Everyone who doesn't immediately know what I'm talking about: The internet was a very different place in the early 2000s.
posted by RonButNotStupid at 8:01 AM on March 5 [2 favorites]


This seems like the right place to report that Webrings still exist. There are more than you'd expect, too.
posted by tommasz at 8:02 AM on March 5 [10 favorites]


I also lived through this era but don’t have a great memory of what these buttons were, or what they were for. Were they like a button you would wear on your lapel pin but for the website?
posted by Jon_Evil at 9:09 AM on March 5 [2 favorites]

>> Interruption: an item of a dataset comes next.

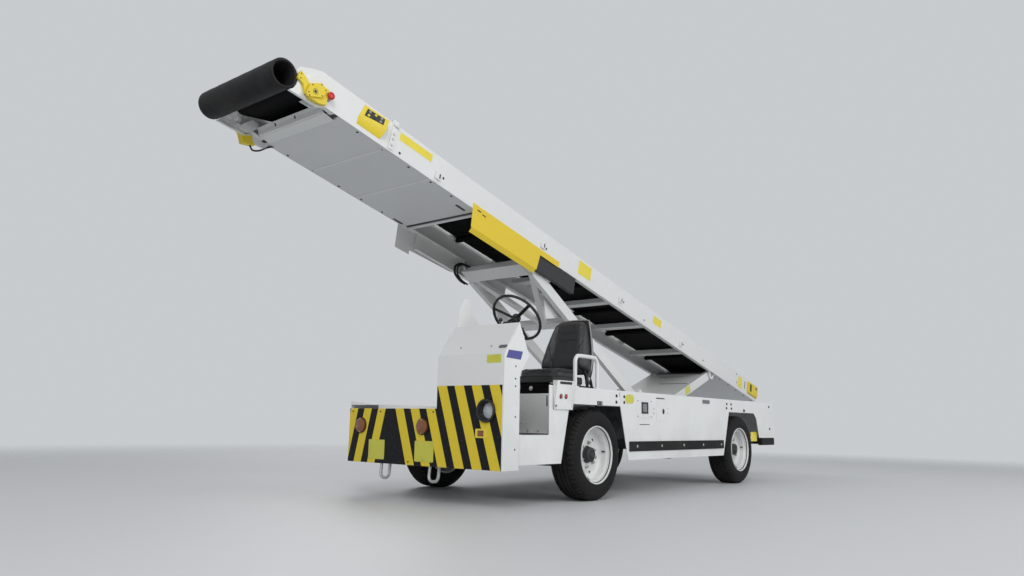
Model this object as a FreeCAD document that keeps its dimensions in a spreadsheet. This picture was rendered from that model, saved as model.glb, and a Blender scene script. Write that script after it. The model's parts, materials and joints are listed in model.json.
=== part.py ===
"""Self-propelled baggage belt loader: chassis, driver's station and lifting conveyor.

Axes: +X to the vehicle's left, -Y forward, +Z up, ground at Z = 0, millimetres and degrees.
Chassis parts are drawn from the front axle's centre line on the ground. Parts of the lift are
drawn lying level in a frame of their own, which FRAMES turns and moves to its pivot.
"""
import FreeCAD, Part
import math
import os
import re
import Sketcher

V = FreeCAD.Vector
doc = FreeCAD.newDocument("belt_loader")

SIZES = {
    # vehicle
    "half_width": 910, "front_axle_y": -1285, "wheel_base": 2760, "front_end": 1155,
    "rear_overhang": 964, "skirt_z": 294, "deck_z": 852, "bumper_z": 262, "nose_z": 668,
    "sill_z": 499, "panel_wall": 6, "seam": 2,
    # chassis frame
    "rail_x": 300, "rail_width": 80, "rail_height": 100, "cross_width": 90,
    "cross_inset": 20, "outrigger_width": 60, "outrigger_height": 60,
    "cross_front_y": 500, "outrigger_front_y": 560, "outrigger_mid_y": 1300,
    "outrigger_ahead": 520, "outrigger_behind": 640, "engine_front_y": 600,
    "engine_length": 730, "engine_in": 480, "engine_out": 110,
    # axles and wheels
    "axle_square": 80, "axle_tube_r": 45, "diff_r": 130, "pinion_r": 60, "pinion_reach": 240,
    "axle_pad": 100, "tyre_r": 345, "tyre_width": 230, "bead_r": 206, "rim_flange_r": 220,
    "rim_wall": 6, "flange_in": 14, "disc_inset": 105, "disc_wall": 12, "hub_r": 68,
    "hub_depth": 70, "cap_depth": 45, "cap_wall": 15, "stub_r": 28, "fit_gap": 0.05,
    # steering
    "kingpin_inset": 290, "kingpin_r": 18, "eye_r": 36, "eye_rise": 10, "ear_wall": 24,
    "ear_gap": 6, "knuckle_width": 90, "knuckle_web": 20, "steer_arm": 150,
    "steer_arm_width": 40, "tie_rod_r": 14,
    "wheel_hub_x": 540, "wheel_hub_y": -568, "wheel_hub_z": 1373, "steer_r": 188,
    "steer_rim_r": 13, "column_lean": 48, "column_r": 24, "column_length": 430,
    "spindle_r": 10, "spindle_length": 40,
    # driver's station
    "console_x": 291, "bumper_right_x": 655, "corner_back": 215, "crease_z": 1039,
    "hood_z": 1266, "hood_back": 160, "tip_back": 274, "tip_z": 1038, "tuck_back": 163,
    "tuck_z": 905, "side_back": 171, "fin_z": 1500, "fin_reach": 115, "fin_root": 270,
    "wing_end": 470, "kick_y": -430, "seat_deck_z": 800, "cab_rear_y": 340,
    "entry_rear_y": -641, "fender_right_z": 706, "step_y": 160,
    "cushion_width": 400, "cushion_length": 390, "cushion_height": 92, "cushion_z": 880,
    "cushion_front_y": -262, "back_height": 562, "back_wall": 95, "back_lean": 10,
    "seat_plate": 20, "guard_r": 16, "guard_inset": 30, "guard_front_y": -325,
    "guard_rear_y": -10, "guard_z": 1061, "guard_bend": 60,
    "loop_left_x": 275, "loop_right_x": -233, "loop_half": 46, "loop_z": 160,
    "loop_bar_r": 11, "loop_block": 28,
    # lamps and strips
    "head_x": 760, "head_z": 656, "bezel_r": 81, "bezel_out": 17, "cup_r": 64,
    "cup_wall": 3, "cup_depth": 45, "lens_depth": 30, "amber_left_x": 157,
    "amber_right_x": -514, "amber_z": 540, "amber_r": 60, "amber_depth": 22,
    "lamp_box_front": 597, "lamp_box_rear": 360, "lamp_box_z": 680,
    "lamp_box_height": 208, "lamp_box_foot": 10, "lamp_box_out": 40,
    "strip_z": 363, "strip_height": 81, "strip_wall": 10, "corner_block": 40,
    "corner_length": 353, "corner_height": 80,
    # openings in the side panels over the wheels, from each axle
    "arch_front_low": 491, "arch_front_high": 383, "arch_rear_high": 345,
    "arch_rear_low": 460, "arch_z": 725, "rear_arch_front_low": 427,
    "rear_arch_front_high": 268, "rear_arch_rear_high": 390, "rear_arch_bevel": 74,
    "rear_arch_rear_low": 531, "tail_z": 462,
    # inner walls of the bay that takes the lift
    "bay_left_x": 200, "bay_right_x": 735, "bay_floor_y": 420, "riser_y": 380,
    "fender_right_x": 570, "bay_lip": 142,
    # lift arms, placed from the rear axle
    "lift_x": -265, "rear_pivot_ahead": 280, "rear_pivot_z": 733, "rear_arm_length": 1402,
    "rear_arm_angle": 19.68, "front_pivot_ahead": 360, "front_pivot_z": 600,
    "front_arm_angle": 30.9, "arm_reach": 2650, "roller_rise": 47, "roller_drop": 59.8,
    "arm_half": 380, "arm_width": 50, "arm_depth": 100, "pivot_r": 25, "boss_r": 55,
    "tube_r": 45, "roller_r": 35, "roller_width": 22, "bracket_wall": 14, "side_gap": 8,
    "head_ahead": 55, "head_behind": 240, "head_beam": 150, "lower_beam_y": 1830,
    "beam_width": 80, "brace_width": 60, "brace_depth": 40, "arm_plate_start": 500,
    "arm_plate_end": 160, "arm_plate": 12,
    # lift cylinders
    "front_base_ahead": 1177, "front_base_z": 400, "front_eye_along": 519,
    "front_eye_rise": 69, "rear_base_behind": 265, "rear_base_z": 465,
    "rear_eye_along": 600, "rear_eye_drop": 100, "cylinder_x": 190, "barrel_r": 38,
    "rod_r": 20, "clevis_r": 30, "pin_r": 14, "cheek_in": 46, "cheek_out": 60,
    "cheek_back": 90, "cheek_beam": 150, "lug_half": 12, "lug_r": 25, "lug_reach": 95,
    "lug_tube_rise": 30, "lug_tube_r": 32, "front_fork_reach": 62, "front_stroke_in": 175,
    "rear_fork_reach": 33, "rear_stroke_in": 103, "fork_wall": 12, "fork_gap": 5,
    "fork_base": 14,
    # conveyor, placed from its pin
    "conveyor_half": 435, "frame_gap": 15, "frame_depth": 220, "web_wall": 6,
    "flange": 50, "nose_reach": 6420, "tail_reach": 1370, "nose_slope": 180,
    "nose_slope_drop": 71, "nose_tube_ahead": 72, "nose_tube_z": 52, "nose_tube_r": 100,
    "nose_tube_wall": 20, "belt_half": 375, "belt_wall": 8, "pulley_r": 55,
    "front_pulley_in": 120, "rear_pulley_in": 100, "pulley_z": 145, "return_z": 170,
    "snub_run": 260, "pulley_shaft_r": 16, "tie_z": 100, "tie_height": 50,
    "tie_width": 80, "pan_wall": 4, "pan_seam": 1.5, "front_tie_in": 330,
    "front_tie_width": 70, "front_tie_height": 60, "pan_second": 825, "pan_third": 1294,
    "pan_end": 1857, "tail_pan_y": 150, "track_ahead": 665, "track_behind": 635,
    "track_drop": 155, "track_wall": 6, "track_web": 10, "guard_ahead": 867, "guard_behind": 49,
    "guard_tail": 338, "guard_wall": 4, "guard_drop": 159, "guard_lip": 38,
    "guard_rise": 43, "guard_fold": 18,
    "panel_front": 535, "panel_rear": 760, "panel_out": 60, "panel_low": 41,
    "panel_ridge": 104, "panel_shoulder": 186, "panel_top": 219,
}
TIES = {"tie_a": 920, "tie_b": 1920, "tie_c": 3420, "tie_d": 4120, "tie_e": 4856,
        "tie_f": 5815, "tie_g": 6840, "tie_h": 7320}
SIZES.update(TIES)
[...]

I've never understood why "standard" web elements were such odd sizes. 88x31 isn't the size of anything
posted by scruss at 9:13 AM on March 5 [5 favorites]


Sure it is, it's the size of these buttons
posted by potrzebie at 9:30 AM on March 5 [13 favorites]


What were the buttons that replaced these called? The small, rectangular ones with the thin font, thin boarder and the half-filled in background color?

When those first came out, they were so classy compared to the 88x31 icons.
posted by RonButNotStupid at 9:44 AM on March 5


These were like NFTs. They were adjacent to clout, and you could copy them, but they didn't cost anything.
posted by otherchaz at 10:14 AM on March 5 [1 favorite]


Wait, where are the Netscape Now! buttons?

My first random click on the page numbers was page 42, and there some are at the top.

Maybe I should go buy a lottery ticket...
posted by msbrauer at 10:18 AM on March 5 [1 favorite]


@msbrauer 😮 you definitely should
posted by MiraK at 11:02 AM on March 5


RonButNotStupid, I think you're thinking of these web badges (I didn't know they were called that either).

Thanks, signsofrain, for this nostalgia blast! I recognize one or two on the front page. I love the creativity that went into some of these.
posted by invokeuse at 12:13 PM on March 5 [6 favorites]


invokeuse I was just gonna post that! I've always been partial to the simpler and more austere 80x15 badges myself.
posted by technodelic at 12:17 PM on March 5 [3 favorites]


I've never understood why "standard" web elements were such odd sizes.
Yeah, for example each of the 88×31 “Netscape Now” buttons has a 2px bezel around an 84×27px button face, which itself has 2px of padding around a 24×23px Netscape icon. They squashed a standard 24px square icon into a slightly off-square shape just to center it within the odd-sized button format.
posted by mbrubeck at 3:01 PM on March 5 [2 favorites]


Hey, I'm an oldster. I can remember reading on USENET that some guy had cobbled together what he called The World Wide Web meant to be navigated with a hypertext "browser"...
posted by jim in austin at 6:31 PM on March 5 [2 favorites]


Just scrolling. These are beautiful.
posted by Zumbador at 7:46 PM on March 5


Is there any reason these were 88x31 in particular? Who or what enforced that odd ratio?
posted by skiles at 2:10 PM on March 6 [2 favorites]


RonButNotStupid and invokeuse, those thinner ones were called "antipixel buttons."
posted by everdred at 3:14 PM on March 6 [1 favorite]


For those wondering "why 88x31" I found a pretty good answer on quora. Inasmuch as questions about the early history of the web can be answered when much of those early bits have rotted, this is a pretty good, well researched answer. Basically, "cuz Geocities did it first"
posted by signsofrain at 6:30 AM on March 8 [1 favorite]


That array of rectangles reminded me of The Million Dollar Homepage.